Back to the calculation. The last thing we need is a value for {g}, trend growth. Let’s call that {g = 0.02}, or trend growth in GDP is about 2% per year. Again, we can argue about whether that is higher or lower, but that’s not going to be the important factor here.

Okay, so based on the fact that we are currently 1 trillion below trend, the growth rate today should be

\displaystyle Growth = (1+.02)\left[.02 \frac{17}{16} + (1-.02)\right] - 1 = .0213 \ \ \ \ \ (3)

or growth should be 2.13%. Growth will be about 0.13 percentage points higher than normal – that’s a little over one-tenth of one percent – because we are below potential. The value of {g} is really irrelevant. All the action is inside the brackets. Because {\lambda} is small, there isn’t much bite from transitional growth, even though we are $1 trillion below trend.

But what about [insert policy here]? That will *raise* potential GDP, and therefore will induce faster transitional growth to the new, higher potential GDP. Okay. Let’s say that [insert policy here] has an astonishingly positive impact on potential GDP. I mean massive. [insert policy here] adds a full $1 trillion to potential GDP, which is now $18 trillion. Now, growth under the [insert policy here] regime is

\displaystyle Growth = (1+.02)\left[.02 \frac{18}{16} + (1-.02)\right] - 1 = .0225 \ \ \ \ \ (4)

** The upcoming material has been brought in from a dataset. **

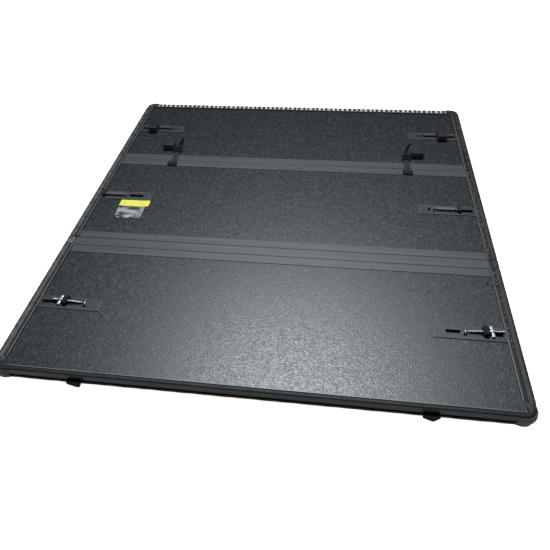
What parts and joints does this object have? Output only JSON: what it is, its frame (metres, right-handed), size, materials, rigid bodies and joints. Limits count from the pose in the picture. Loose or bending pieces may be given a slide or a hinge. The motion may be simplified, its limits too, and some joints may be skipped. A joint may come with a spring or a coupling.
{
  "type": "hard tri-fold tonneau cover",
  "caption": "Hard folding cover for a pickup bed, shown underside up: hinged sandwich panels in rails, rubber seals, slotted latch tracks with clamps and flip latches, and stow straps.",
  "frame": {"origin": "centre of the footprint, at the lowest line of the hinge barrels on the weather side, with the cover lying weather side down", "axes": "+X to the right, across the truck; +Y from the cab end to the tailgate end; +Z out of the underside"},
  "size_m": [1.48, 1.524, 0.0762],
  "materials": {
    "panel_skin": "satin",
    "panel_core": "matte",
    "rail_aluminium": "satin",
    "seal_rubber": "matte",
    "moulded_plastic": "satin",
    "track_metal": "satin",
    "latch_steel": "satin",
    "zinc_steel": "satin",
    "jaw_rubber": "matte",
    "webbing": "matte",
    "label_paper": "matte"
  },
  "bodies": {
    "front_panel": {"front_panel_core": "panel_core", "front_panel_skins": "panel_skin", "front_side_rails": "rail_aluminium", "front_rail": "rail_aluminium", "front_hinge_rail": "rail_aluminium", "front_panel_seal": "seal_rubber", "front_corner_caps": "moulded_plastic", "strap_catches": "moulded_plastic", "front_right_latch_track": "track_metal", "front_left_latch_track": "track_metal", "front_track_screws": "zinc_steel", "front_hinge_pin": "zinc_steel"},
    "spacer": {"spacer_bar": "rail_aluminium", "spacer_end_caps": "moulded_plastic", "spacer_seals": "seal_rubber", "spacer_hinge_pin": "zinc_steel"},
    "mid_panel": {"mid_panel_core": "panel_core", "mid_panel_skins": "panel_skin", "mid_side_rails": "rail_aluminium", "mid_front_hinge_rail": "rail_aluminium", "mid_rear_hinge_rail": "rail_aluminium", "mid_panel_seals": "seal_rubber", "mid_right_latch_track": "track_metal", "mid_left_latch_track": "track_metal", "mid_track_screws": "zinc_steel", "rear_hinge_pin": "zinc_steel", "stow_straps": "webbing", "strap_anchors_and_buckles": "moulded_plastic", "care_labels": "label_paper"},
    "rear_panel": {"rear_panel_core": "panel_core", "rear_panel_skins": "panel_skin", "rear_side_rails": "rail_aluminium", "rear_rail": "rail_aluminium", "rear_hinge_rail": "rail_aluminium", "rear_panel_seal": "seal_rubber", "rear_corner_caps": "moulded_plastic", "rear_right_latch_track": "track_metal", "rear_left_latch_track": "track_metal", "rear_track_screws": "zinc_steel", "rest_blocks": "jaw_rubber"},
    "front_right_latch_slider": {"front_right_latch_slider": "latch_steel"},
    "front_right_latch_rod": {"front_right_latch_rod": "zinc_steel"},
    "front_right_latch_clamp": {"front_right_latch_jaw": "jaw_rubber", "front_right_latch_wing_nut": "zinc_steel"},
    "front_left_latch_slider": {"front_left_latch_slider": "latch_steel"},
    "front_left_latch_rod": {"front_left_latch_rod": "zinc_steel"},
    "front_left_latch_clamp": {"front_left_latch_jaw": "jaw_rubber", "front_left_latch_wing_nut": "zinc_steel"},
    "mid_right_latch_slider": {"mid_right_latch_slider": "latch_steel"},
    "mid_right_latch_arm": {"mid_right_latch_arm": "latch_steel"},
    "mid_right_latch_jaw": {"mid_right_latch_jaw": "jaw_rubber"},
    "mid_left_latch_slider": {"mid_left_latch_slider": "latch_steel"},
    "mid_left_latch_arm": {"mid_left_latch_arm": "latch_steel"},
    "mid_left_latch_jaw": {"mid_left_latch_jaw": "jaw_rubber"},
    "rear_right_latch_slider": {"rear_right_latch_slider": "latch_steel"},
    "rear_right_latch_arm": {"rear_right_latch_arm": "latch_steel"},
    "rear_right_latch_jaw": {"rear_right_latch_jaw": "jaw_rubber"},
    "rear_left_latch_slider": {"rear_left_latch_slider": "latch_steel"},
    "rear_left_latch_arm": {"rear_left_latch_arm": "latch_steel"},
    "rear_left_latch_jaw": {"rear_left_latch_jaw": "jaw_rubber"}
  },
  "joints": [
    {"name": "fold_front", "type": "hinge", "parent": "front_panel", "child": "spacer", "pos_m": [0, -0.239, 0.0035], "axis": [-1, 0, 0], "range_deg": [0, 87]},
    {"name": "fold_front_second", "type": "hinge", "parent": "spacer", "child": "mid_panel", "pos_m": [0, -0.199, 0.0035], "axis": [-1, 0, 0], "range_deg": [0, 87]},
    {"name": "fold_rear", "type": "hinge", "parent": "mid_panel", "child": "rear_panel", "pos_m": [0, 0.295, 0.0035], "axis": [-1, 0, 0], "range_deg": [0, 179.5]},
    {"name": "front_right_latch_slide", "type": "slide", "parent": "front_panel", "child": "front_right_latch_slider", "axis": [1, 0, 0], "range_m": [-0.044, 0.002]},
    {"name": "front_right_latch_swing", "type": "hinge", "parent": "front_right_latch_slider", "child": "front_right_latch_rod", "pos_m": [0.598, -0.5, 0.0415], "axis": [0, 1, 0], "range_deg": [-90, 0]},
    {"name": "front_right_latch_clamp_travel", "type": "slide", "parent": "front_right_latch_rod", "child": "front_right_latch_clamp", "axis": [0.9976, 0.0698, 0], "range_m": [-0.039, 0.027]},
    {"name": "front_left_latch_slide", "type": "slide", "parent": "front_panel", "child": "front_left_latch_slider", "axis": [-1, 0, 0], "range_m": [-0.005, 0.042]},
    {"name": "front_left_latch_swing", "type": "hinge", "parent": "front_left_latch_slider", "child": "front_left_latch_rod", "pos_m": [-0.558, -0.5, 0.0415], "axis": [0, -1, 0], "range_deg": [-90, 0]},
    {"name": "front_left_latch_clamp_travel", "type": "slide", "parent": "front_left_latch_rod", "child": "front_left_latch_clamp", "axis": [-0.9976, 0.0698, 0], "range_m": [-0.048, 0.018]},
    {"name": "mid_right_latch_slide", "type": "slide", "parent": "mid_panel", "child": "mid_right_latch_slider", "axis": [1, 0, 0], "range_m": [-0.012, 0.05]},
    {"name": "mid_right_latch_swing", "type": "hinge", "parent": "mid_right_latch_slider", "child": "mid_right_latch_arm", "pos_m": [0.565, 0.045, 0.0415], "axis": [0, 1, 0], "range_deg": [-90, 0]},
    {"name": "mid_right_latch_jaw_tilt", "type": "hinge", "parent": "mid_right_latch_arm", "child": "mid_right_latch_jaw", "pos_m": [0.645, 0.045, 0.0415], "axis": [0, 1, 0], "range_deg": [-40, 0]},
    {"name": "mid_left_latch_slide", "type": "slide", "parent": "mid_panel", "child": "mid_left_latch_slider", "axis": [-1, 0, 0], "range_m": [-0.059, 0.003]},
    {"name": "mid_left_latch_swing", "type": "hinge", "parent": "mid_left_latch_slider", "child": "mid_left_latch_arm", "pos_m": [-0.612, 0.045, 0.0415], "axis": [0, -1, 0], "range_deg": [-90, 0]},
    {"name": "mid_left_latch_jaw_tilt", "type": "hinge", "parent": "mid_left_latch_arm", "child": "mid_left_latch_jaw", "pos_m": [-0.692, 0.045, 0.0415], "axis": [0, -1, 0], "range_deg": [-40, 0]},
    {"name": "rear_right_latch_slide", "type": "slide", "parent": "rear_panel", "child": "rear_right_latch_slider", "axis": [1, 0, 0], "range_m": [-0.009, 0.047]},
    {"name": "rear_right_latch_swing", "type": "hinge", "parent": "rear_right_latch_slider", "child": "rear_right_latch_arm", "pos_m": [0.562, 0.542, 0.0415], "axis": [0, 1, 0], "range_deg": [-90, 0]},
    {"name": "rear_right_latch_jaw_tilt", "type": "hinge", "parent": "rear_right_latch_arm", "child": "rear_right_latch_jaw", "pos_m": [0.622, 0.542, 0.0415], "axis": [0, 1, 0], "range_deg": [-40, 0]},
    {"name": "rear_left_latch_slide", "type": "slide", "parent": "rear_panel", "child": "rear_left_latch_slider", "axis": [-1, 0, 0], "range_m": [-0.009, 0.047]},
    {"name": "rear_left_latch_swing", "type": "hinge", "parent": "rear_left_latch_slider", "child": "rear_left_latch_arm", "pos_m": [-0.562, 0.542, 0.0415], "axis": [0, -1, 0], "range_deg": [-90, 0]},
    {"name": "rear_left_latch_jaw_tilt", "type": "hinge", "parent": "rear_left_latch_arm", "child": "rear_left_latch_jaw", "pos_m": [-0.622, 0.542, 0.0415], "axis": [0, -1, 0], "range_deg": [-40, 0]}
  ],
  "couplings": [
    {"joint": "fold_front_second", "follows": "fold_front", "ratio": 1}
  ]
}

Uh, wow? Growth will be an additional 0.12 percentage points higher thanks to [insert policy here]. This is not a massive change in growth. And the growth boost will *decline* over time as we get closer to potential.

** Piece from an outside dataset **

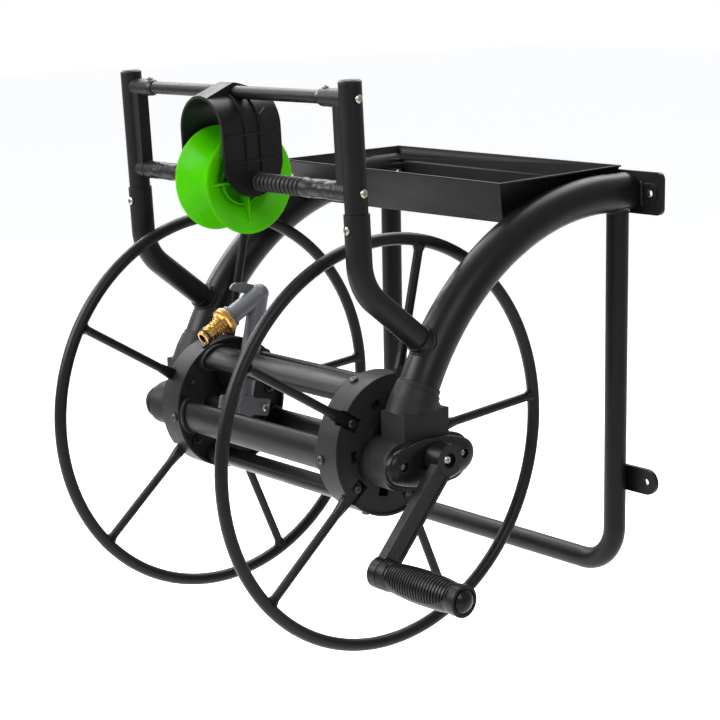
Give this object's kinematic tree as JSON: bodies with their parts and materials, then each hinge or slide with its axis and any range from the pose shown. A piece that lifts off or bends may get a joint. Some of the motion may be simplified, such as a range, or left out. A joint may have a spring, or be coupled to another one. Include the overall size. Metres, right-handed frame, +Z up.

Fine, but what if [insert policy here] is truly revolutionary, and raises potential GDP by $2 trillion? Then growth will be 0.0238. This could be generously rounded to 0.025, meaning you added a half-point to the growth rate of GDP. But let’s not kid ourselves that [insert policy here] is going to have that big of an effect on growth. $2 trillion implies that [insert policy here] is raising potential GDP by about 12%. That would be an anomaly of historic proportions.

[insert policy here] will not generate any appreciable extra economic growth, even though in the very long-run [insert policy here] may be a net positive for the level of economic activity. The problem is that it takes a very, very, very long time for those positive effects to manifest themselves, and thus [insert policy here] won’t do anything to fundamentally change GDP growth.

What about the exceptions I mentioned? Among the proposals, there are a few that could boost current GDP (and thus growth) directly and immediately by encouraging spending.

  • Scott Sumner’s NGDP targeting. The proposal speaks directly to raising current GDP, as opposed to raising potential GDP. I think of this as solving the balance sheet problems of households. Boost nominal spending and nominal incomes rise, while nominal debts like mortgages remain fixed, leading to extra spending.
  • Brad DeLong’s raising K-12 teacher salaries. If you could do it *now*, then it would raise incomes for these folks, and boost spending. The second part of the proposal, to tie this to teacher tenure changes, is more of a potential GDP changer. Question, how big of an impact would this really have on spending?
  • A number of people mention infrastructure spending. Yes, if we would spend that money *now*, then it would materially boost GDP growth *now*, and as a bonus have long-run benefits for potential GDP.

Ultimately, the issue in the U.S. right now is not with potential GDP. We do not need policies to raise this potential GDP so much as we need policies to get us back to potential. That requires actively boosting immediate spending.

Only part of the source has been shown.